Four main types of technology would be crucial:

Solar Collectors: These would provide the initial energy needed to start disassembling the planet. Maybe you start with just one square kilometer of them, either mirrors or traditional panels.
Miners: Machines that strip-mine the surface of Mercury.
Refiners: Machines that extract the valuable elements and turn them into the swarm satellites.
Launch Equipment: Needs to get the finished satellites into space efficiently.

Rockets are too expensive and tricky to reuse for this scale. Instead, you’d want a kind of railgun.

This would be a long electromagnetic track.
It would launch the satellites at very high speeds into orbit.
The swarm satellites would be folded up tight for launch.
Once in orbit, they’d unfurl like enormous origami.

Exponential Growth: Building the Swarm#

From this point, you can use the power of exponential growth.

Use the energy from the existing parts of the swarm to build more infrastructure on Mercury.
This allows you to launch new panels faster and faster.
Each new panel provides more energy to build another panel.
Those two work together to build the next two (total of 4).
Four become eight, eight become sixteen, and so on.

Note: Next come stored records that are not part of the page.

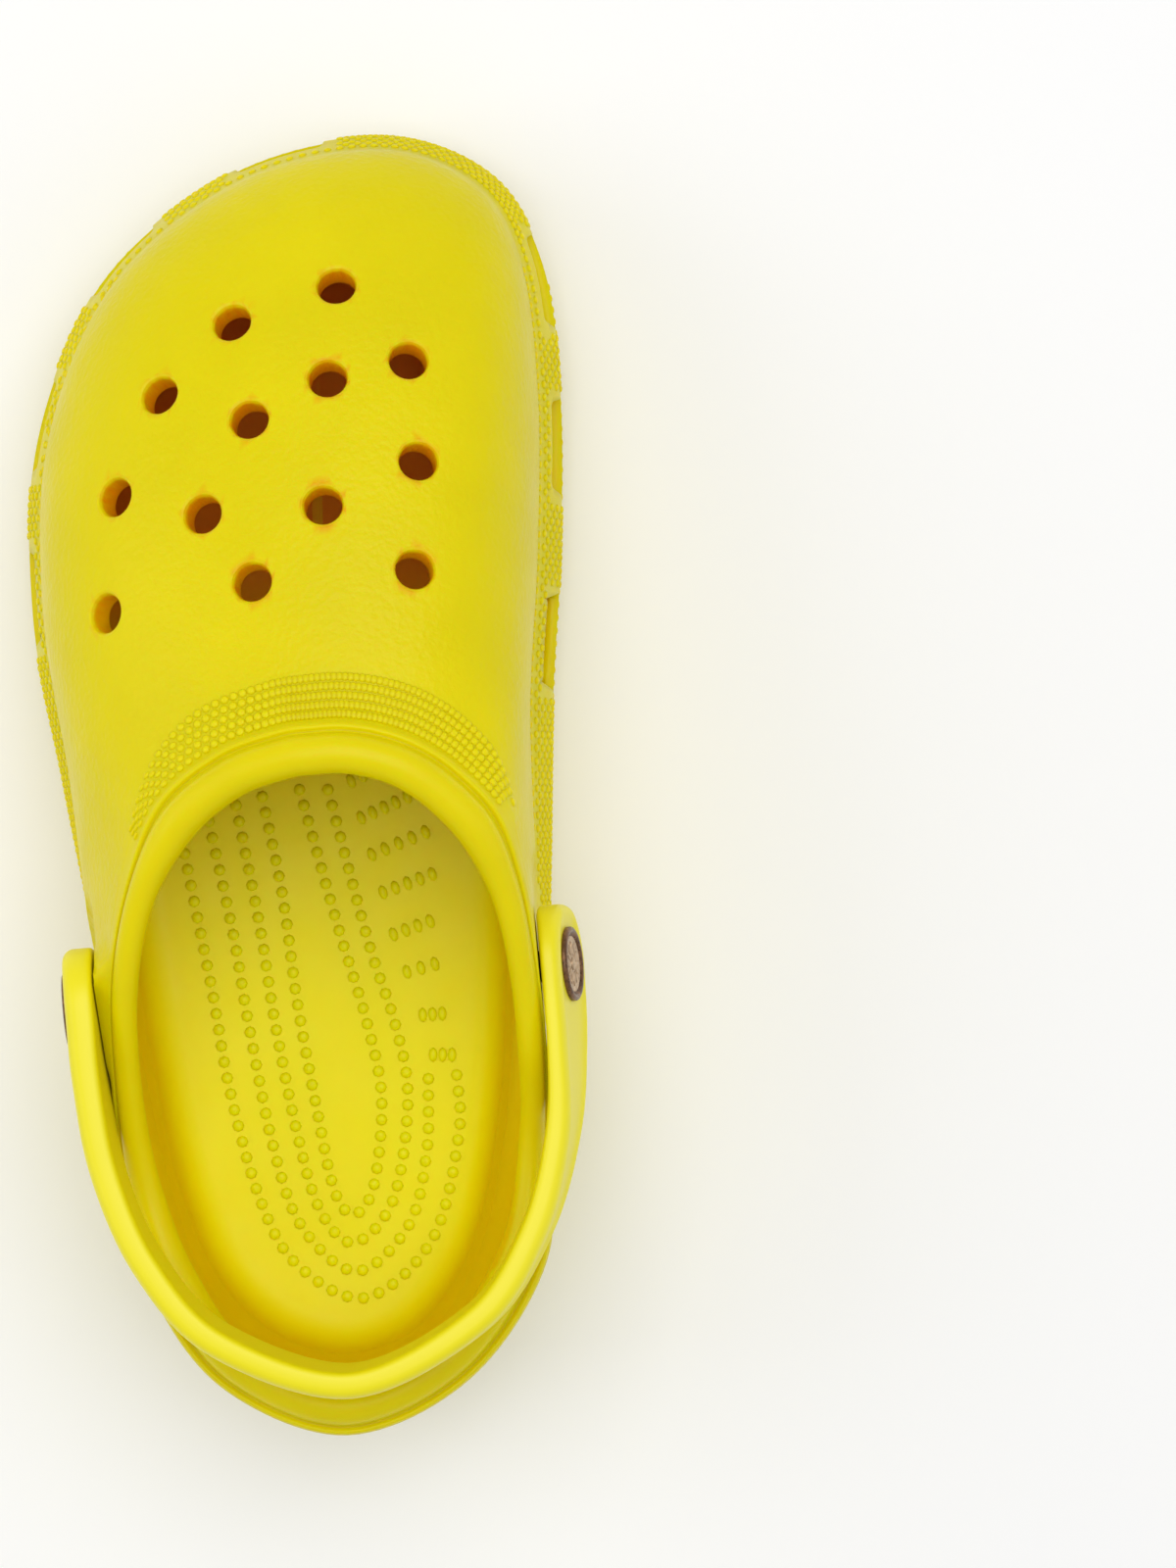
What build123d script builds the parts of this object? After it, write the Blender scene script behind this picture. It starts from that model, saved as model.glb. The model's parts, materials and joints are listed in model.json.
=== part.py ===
"""Rubber garden clog, left foot: one foam moulding, a heel strap and the two rivets it swings on.

Frame: origin under the middle of the clog on the ground, +Y to the toe, +X to the big-toe side, +Z up.
All sizes are in millimetres.
"""
import os
from math import cos, radians, sin

from build123d import *

# ---- driving dimensions -------------------------------------------------------------------------
WALL = 5.5                # thickness of the foam shell
SOLE_BULGE = 16.0         # height of the widest line of the sole side band
BAND_TOP = 35.0           # height of the line where the side band meets the upper
TOE_SPRING = 5.0          # how far the sole lifts off the ground at the toe
RIM_RADIUS = 4.4          # rolled rim of the foot opening, front and heel
RIM_THINNING = 1.6        # how much thinner the rim is beside the strap pivots
FOOTBED_HEIGHT = 24.0     # top of the footbed above the ground
VENT_DIAMETER = 8.2
PORT_LENGTH = 23.0        # side ports in the sole band
PORT_HEIGHT = 10.5
PORT_DEPTH = 2.0

HINGE_CENTRE = (5.7, -47.7, 67.0)   # middle of the line through both strap pivots
HINGE_SKEW = 5.3                    # degrees in plan: the lateral pivot sits further back
EAR_RADIUS = 13.4                   # rounded strap end
EAR_INNER = 48.7                    # hinge centre to the face of an ear that lies on the shell
EAR_OUTER = 55.7                    # hinge centre to the middle of the outer face of an ear
EAR_CLEARANCE = 20.0                # radius round the hinge where the shell is cut back behind the ears
SEAT_RISE = 1.7                     # how far an ear's seat stands out of the cut-back shell
STUD_SEAT = 44.3                    # hinge centre to the recess for the inner button
EAR_TILT = {1: 13.0, -1: 3.0}       # degrees that the outer face of the medial and lateral ear looks upward
FACE_GAP = 0.3                      # ear to shell, and stud to shell
BORE_RADIUS = 3.5
POST_RADIUS = 3.45
CAP_RADIUS = 8.2
CAP_THICKNESS = 2.2
CAP_RECESS = 1.6
BADGE_RADIUS = 6.2
BADGE_THICKNESS = 0.8
STUD_RADIUS = 6.4
STUD_THICKNESS = 2.2
STUD_SOCKET = 1.0

# Half outline of the strap seen from above, in the frame of the hinge: outer face, then inner face.
STRAP_OUTSIDE = [(59.2, 16), (58.8, -4), (56.6, -20), (53.2, -36), (45.3, -58), (30, -77), (0, -88.8)]
STRAP_INSIDE = [(0, -82.2), (26, -71), (39, -54.5), (46.4, -35)]
# Side outline of the strap band behind the ears: lower edge, then upper edge.
STRAP_LOWER = [(0, -13.4), (-18, -11), (-40, -4), (-65, 0.5), (-95, 3)]
STRAP_UPPER = [(-95, 24), (-65, 20.5), (-35, 15.5), (0, 13.4)]

# Outline of the sole at its widest line, clockwise from the back of the heel.
SOLE_OUTLINE = [
    (11, -141), (-10.5, -135.5), (-27, -119.5), (-37, -95), (-43.5, -65), (-49.5, -35), (-56.5, -1), (-63.4, 36),
    (-62.2, 76), (-47, 112.5), (-17.5, 137), (16, 145.3), (41.5, 137), (54, 117), (58.2, 86), (58.2, 50),
    (56.4, 15), (55.8, -20), (55, -52), (52.5, -84), (46, -112), (31.5, -133)]
# Inner edge of the foot opening, one point for each point of the sole outline.
COLLAR_LINE = [
    (11, -136, 61), (-9, -128.5, 60), (-22, -112, 57), (-30.5, -91, 56), (-33.6, -69, 66), (-33.2, -48, 79),
    (-29, -29, 87), (-20, -14.5, 93), (-9.5, -5.8, 96.5), (1, -2, 99), (6.5, -1.2, 99.8), (12, -0.9, 100),
    (18, -1.8, 99.8), (24, -4, 99), (30.5, -8.5, 97), (37.5, -16, 94), (43.5, -27, 89.5), (47, -41, 84),
    (49, -59, 74), (49.3, -80, 58), (45, -105, 56), (31, -126.5, 59.5)]
# Centres of the vents in the upper.
VENTS = [
    (9, 107), (-14, 97), (26, 90), (8, 85), (-29, 82), (-9, 76), (28, 67), (-39, 59), (-20, 56), (7, 58),
    (27, 42), (-8, 40), (-40, 34)]
# Side ports: the point of the sole outline each one lies beside.
PORTS = [(56, 112), (58.5, 73), (57.8, 30), (-6, 140), (-41, 117), (-61.5, 80), (-63.5, 38)]

HINGE = Plane(
    origin=HINGE_CENTRE,
    x_dir=(cos(radians(HINGE_SKEW)), sin(radians(HINGE_SKEW)), 0),
    z_dir=(0, 0, 1))


def ease(start, end, value):
    """Smooth step from 0 at start to 1 at end."""
    t = min(max((value - start) / (end - start), 0), 1)
    return t * t * (3 - 2 * t)


def loop_tangents(points):
    return [(points[(i + 1) % len(points)] - points[i - 1]).normalized() for i in range(len(points))]


def outward(points):
    """Horizontal outward directions of a clockwise loop."""
    return [Vector(-t.Y, t.X, 0).normalized() for t in loop_tangents(points)]


def cubic(a, b, c, d, t):
    return a * (1 - t) ** 3 + b * (3 * (1 - t) ** 2 * t) + c * (3 * (1 - t) * t * t) + d * t ** 3


def outer_rows():
    """Loops of points from the sole's rim on the ground up the outside to the rim of the opening."""
    sole = [Vector(x, y, 0) for x, y in SOLE_OUTLINE]
    collar = [Vector(*p) for p in COLLAR_LINE]
    out_sole, out_collar = outward(sole), outward(collar)
    along = loop_tangents(collar)
    rows = {name: [] for name in ("ground", "low", "bulge", "band", "rim_centre", "rim_foot")}
    upper, roll = [[] for _ in range(5)], [[] for _ in range(5)]
    for s, c, ns, nc, tc in zip(sole, collar, out_sole, out_collar, along):
        toe, front = ease(60, 146, s.Y), ease(-60, 20, s.Y)
        rows["ground"].append(s - ns * (7 + 16 * toe))
        rows["low"].append(s - ns * 2.2 + Vector(0, 0, 5 + 5 * toe))
        rows["bulge"].append(s + Vector(0, 0, SOLE_BULGE + TOE_SPRING * toe))
        band = s - ns * (2 + 3 * front) + Vector(0, 0, BAND_TOP + 1.5 * toe)
        rows["band"].append(band)
        radius = RIM_RADIUS - RIM_THINNING * ease(-105, -80, c.Y) * (1 - ease(-35, -12, c.Y))
        lift = nc.cross(tc)
        lift = lift if lift.Z > 0 else lift * -1
        centre = c + nc * radius
        foot = centre + nc * (radius + 0.5) - lift * 1.5
        rows["rim_centre"].append(centre)
        rows["rim_foot"].append(foot)
        rise = foot.Z - band.Z
        run = Vector(band.X - foot.X, band.Y - foot.Y, 0)
        far = min(run.length / 130, 1)
        low_pull = band + Vector(0, 0, rise * (0.62 - 0.24 * far)) + ns * (1.5 * (1 - ease(0, 60, run.length)))
        high_pull = foot + run * (0.35 + 0.22 * far) - Vector(0, 0, rise * (0.30 - 0.05 * far))
        for k, row in enumerate(upper):
            row.append(cubic(band, low_pull, high_pull, foot, (k + 1) / 6))
        for row, angle in zip(roll, (20, 70, 120, 170, 215)):
            a = radians(angle)
            row.append(centre + nc * (radius * cos(a)) + lift * (radius * sin(a)))
    return rows, upper, roll


def inner_rows(rows, upper):
    """The same wall one thickness further in, from the opening down to the footbed."""
    stack = [rows["band"]] + upper + [rows["rim_foot"]]
    inner = []
    for k in (5, 3, 1):
        tangents = loop_tangents(stack[k])
        row = []
        for i, point in enumerate(stack[k]):
            climb = stack[k + 1][i] - stack[k - 1][i]
            normal = tangents[i].cross(climb).normalized()
            normal = normal if normal.dot(Vector(point.X - 5, point.Y, 40)) > 0 else normal * -1
            row.append(point - normal * WALL)
        inner.append(row)
    return inner


def closed_wire(points):
    return Wire([Edge.make_spline(points, periodic=True)])


def clog_shell():
    rows, upper, roll = outer_rows()
    inner = inner_rows(rows, upper)
    band_in = outward(rows["band"])
    sill = [p - n * WALL for p, n in zip(rows["band"], band_in)]
    heel_in = [Vector(p.X, p.Y, 0) - n * 10 + Vector(0, 0, FOOTBED_HEIGHT) for p, n in zip(rows["bulge"], band_in)]
    loops = [rows["ground"], rows["low"], rows["bulge"], rows["band"]] + upper + [rows["rim_foot"]] + roll
    loops += inner + [sill, heel_in]
    return Solid.make_loft([closed_wire(loop) for loop in loops], ruled=True)


def axle(radius, start, end, side):
    """Cylinder on the hinge line between two distances from the hinge centre."""
    plane = Plane(origin=(side * start, 0, 0), x_dir=(0, 1, 0), z_dir=(side, 0, 0))
    return (HINGE * extrude(plane * Circle(radius), end - start)).solid()


def ear_plane(side):
    """Outer face of an ear: turned up a little, with its middle on the hinge line."""
    tilt = radians(EAR_TILT[side])
    local = Plane(origin=(side * EAR_OUTER, 0, 0), x_dir=(0, 1, 0), z_dir=(side * cos(tilt), 0, sin(tilt)))
    return Plane(HINGE.location * local.location)


def vent_cutters(shell):
    cutters = []
    for x, y in VENTS:
        hits = shell.find_intersection_points(Axis((x, y, 200), (0, 0, -1)))
        point, normal = max(hits, key=lambda hit: hit[0].Z)
        normal = normal if normal.Z > 0 else normal * -1
        plane = Plane(origin=point - normal * 2 * WALL, z_dir=normal)
        cutters.append(extrude(plane * Circle(VENT_DIAMETER / 2), 4 * WALL))
    return cutters


def port_cutters():
    """Shallow trapezoid pockets in the side band, each facing straight out of the sole outline."""
    sole = Edge.make_spline([Vector(x, y, 0) for x, y in SOLE_OUTLINE], periodic=True)
    cutters = []
    for x, y in PORTS:
        at = min([k / 500 for k in range(500)], key=lambda u: (sole.position_at(u) - Vector(x, y, 0)).length)
        foot, along = sole.position_at(at), sole.tangent_at(at)
        out = Vector(-along.Y, along.X, 0)
        rise = SOLE_BULGE + 6 + 0.5 * TOE_SPRING * ease(60, 146, y)
        plane = Plane(origin=foot + Vector(0, 0, rise) - out * (PORT_DEPTH + 1.2), x_dir=along, z_dir=out)
        cutters.append(extrude(plane * Trapezoid(PORT_LENGTH, PORT_HEIGHT, 70), 20))
    return cutters


def clog_body():
    """The shell with its vents and side ports, and a flat raised seat for each strap ear."""
    shell = clog_shell()
    body = shell
    for cutter in vent_cutters(shell) + port_cutters():
        body = body.cut(cutter.solid())
    seat = EAR_INNER - FACE_GAP
    for side in (1, -1):
        body = body.cut(axle(EAR_CLEARANCE, seat - SEAT_RISE, seat + 16, side))
        body = body.cut(axle(STUD_RADIUS + 1, STUD_SEAT - 12, STUD_SEAT, side))
        body = body.fuse(axle(EAR_RADIUS - 0.8, seat - SEAT_RISE - 1.3, seat, side))
        body = body.cut(axle(BORE_RADIUS, STUD_SEAT - 4, seat + 2, side))
    return body


def heel_strap():
    outside = STRAP_OUTSIDE + [(-x, y) for x, y in reversed(STRAP_OUTSIDE[:-1])]
    inside = [(-x, y) for x, y in reversed(STRAP_INSIDE[1:])] + STRAP_INSIDE
    straight = [(EAR_INNER, -16), (EAR_INNER, 16)]
    plan = make_face([
        Spline(*outside),
        Line((-EAR_INNER, -16), (-EAR_INNER, 16)),
        Line((-EAR_INNER, 16), outside[-1]),
        Spline((-EAR_INNER, -16), *inside, (EAR_INNER, -16), tangents=[(0, -1), (0, 1)]),
        Line(*straight),
        Line(straight[1], outside[0])])
    side = make_face([
        Spline(*STRAP_LOWER),
        Line(STRAP_LOWER[-1], STRAP_UPPER[0]),
        Spline(*STRAP_UPPER),
        Line(STRAP_UPPER[-1], STRAP_LOWER[0])])
    band = extrude(Plane.YZ * (side + Circle(EAR_RADIUS)), 80, both=True)
    strap = HINGE * (extrude(plan, 60, both=True) & band)
    for side in (1, -1):
        face = ear_plane(side)
        strap -= extrude(face * Rectangle(300, 300), 30)
        strap -= extrude(face * Circle(CAP_RADIUS + 0.1), -CAP_RECESS - 0.02)
        strap -= axle(POST_RADIUS + 0.02, EAR_INNER - 1, EAR_OUTER, side)
    return strap


def rivet_cap(side):
    """Round head in the ear's pocket, with the post that runs through the ear and the shell."""
    face = ear_plane(side)
    seat = face.offset(-CAP_RECESS)
    head = extrude(seat * Circle(CAP_RADIUS), CAP_THICKNESS)
    pocket = extrude(seat.offset(CAP_THICKNESS - BADGE_THICKNESS) * Circle(BADGE_RADIUS), BADGE_THICKNESS)
    tip = STUD_SEAT - FACE_GAP - STUD_SOCKET
    return head + axle(POST_RADIUS, tip, EAR_OUTER - CAP_RECESS + 0.4, side) - pocket


def rivet_badge(side):
    seat = ear_plane(side).offset(CAP_THICKNESS - CAP_RECESS - BADGE_THICKNESS)
    return extrude(seat * Circle(BADGE_RADIUS), BADGE_THICKNESS)


def rivet_stud(side):
    """Round button on the inside of the shell, pressed onto the end of the post."""
    face = STUD_SEAT - FACE_GAP
    button = axle(STUD_RADIUS, face - STUD_THICKNESS, face, side)
    return button - axle(POST_RADIUS, face - STUD_SOCKET, face + 1, side)


def build():
    parts = {"clog_body": clog_body(), "heel_strap": heel_strap()}
    for name, side in (("medial", 1), ("lateral", -1)):
        parts["rivet_cap_" + name] = rivet_cap(side)
        parts["rivet_badge_" + name] = rivet_badge(side)
        parts["rivet_stud_" + name] = rivet_stud(side)
    return parts


PARTS = build()
os.makedirs("parts", exist_ok=True)
for node, shape in PARTS.items():
    export_step(shape, "parts/" + node + ".step")
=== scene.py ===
"""Visual model of a foam garden clog with a swinging heel strap, laid out as an add-on."""
import json
from math import cos, pi, radians, sin, sqrt, tan

import bmesh
import bpy
import numpy as np
from bpy.props import FloatProperty, FloatVectorProperty, IntProperty, PointerProperty
from bpy.types import Operator, Panel, PropertyGroup
from mathutils import Matrix, Vector
from mathutils.bvhtree import BVHTree
from mathutils.kdtree import KDTree


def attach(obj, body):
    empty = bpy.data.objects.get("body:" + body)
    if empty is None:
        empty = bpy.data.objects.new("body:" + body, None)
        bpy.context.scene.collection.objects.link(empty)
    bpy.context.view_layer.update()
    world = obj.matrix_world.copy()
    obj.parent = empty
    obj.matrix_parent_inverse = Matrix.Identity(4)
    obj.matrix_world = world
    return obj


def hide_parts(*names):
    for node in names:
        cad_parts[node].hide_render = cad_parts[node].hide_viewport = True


bl_info = {
    "name": "Garden clog",
    "version": (1, 0, 0),
    "blender": (4, 5, 0),
    "location": "View3D > Sidebar > Garden clog",
    "description": "Models a moulded foam clog, its heel strap and rivets on the packed frame",
    "category": "Object",
}

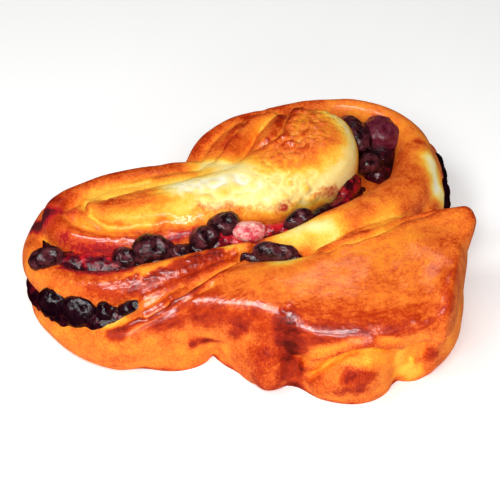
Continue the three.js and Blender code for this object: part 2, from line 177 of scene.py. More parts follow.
# Seams between strands that the baker rubbed smooth: the path's points, and how far to each side.
RUBBED = [
    ([(-9, -36, 12), (-5, -38, 20), (0, -39, 27), (3, -35, 32)], 10),
    ([(3, -47, 22), (12, -50, 24), (24, -51, 24)], 7),
    ([(20, -50, 16), (27, -51, 20), (34, -51, 22), (41, -50, 21), (48, -46, 16)], 6),
    ([(54, -42, 28), (60, -38, 26), (65, -30, 26), (67, -20, 27)], 9),
    ([(60, -36, 12), (66, -26, 12)], 7),
    ([(-34, -39, 2), (-26, -40, 3), (-18, -39, 3)], 9),
    ([(8, -45, 30), (18, -47, 29.5), (30, -48, 29), (42, -46.5, 28.5), (54, -41.5, 28)], 9),
    ([(-18, -34.5, 28), (-10, -34, 29.5), (-2, -36.5, 30.5), (6, -41, 30.5)], 8),
    ([(50, -6, 36), (58, -4, 37), (66, -6, 36), (68, -14, 34)], 7),
    ([(12, 8, 38), (24, 18, 38), (0, 14, 38)], 9),
    ([(-46, 6, 35), (-30, 10, 36), (-14, 15, 36)], 5),
]

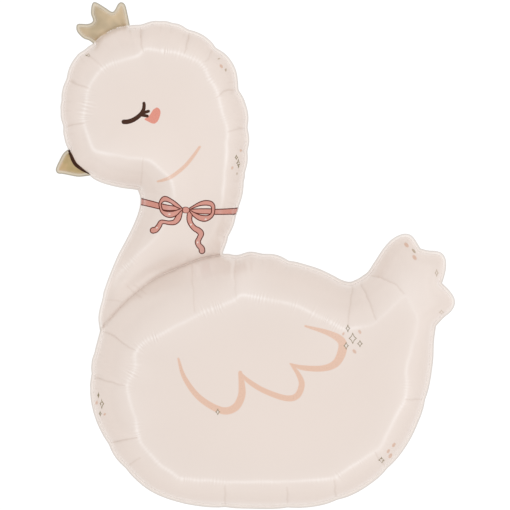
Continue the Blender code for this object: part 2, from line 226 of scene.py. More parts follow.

With this kind of doubling, the Sun could be completely surrounded by solar panels in just about 60 doubling times.

If building one square kilometer of solar collectors only took a month, the whole thing could be done in a decade!
This depends on the ground infrastructure on Mercury being able to keep up with the rapidly increasing energy supply.

The Potential Future#

Even just collecting 1% of the Sun’s energy would be an unbelievable increase in our species’ energy budget. We could create the infrastructure to send basically unlimited amounts of energy around the solar system for all kinds of huge projects:

Setting up colonies on other worlds.
Terraforming planets (making them Earth-like).
Building more mega-structures.
Maybe even traveling to other stars!

It could be the beginning of a true interstellar civilization.

Based purely on the laws of physics, building a Dyson Sphere isn’t just possible, it’s actually considered relatively straightforward in the grand scheme of things. It’s seen as such a logical and necessary step for any intelligent species wanting to expand beyond their home planet that many astronomers think there are probably Dyson Spheres already out there in the Milky Way galaxy.

We haven’t spotted any yet, but that doesn’t mean they aren’t there.

It’s definitely not guaranteed that humanity will ever reach this point. We’re often too focused on short-term politics and conflicts that won’t matter in the very long run. But if we manage to survive the challenges we’ve created for ourselves, we could potentially be the first species in the universe to build something on the scale of a star. If we do, the only thing holding us back would be our own imagination.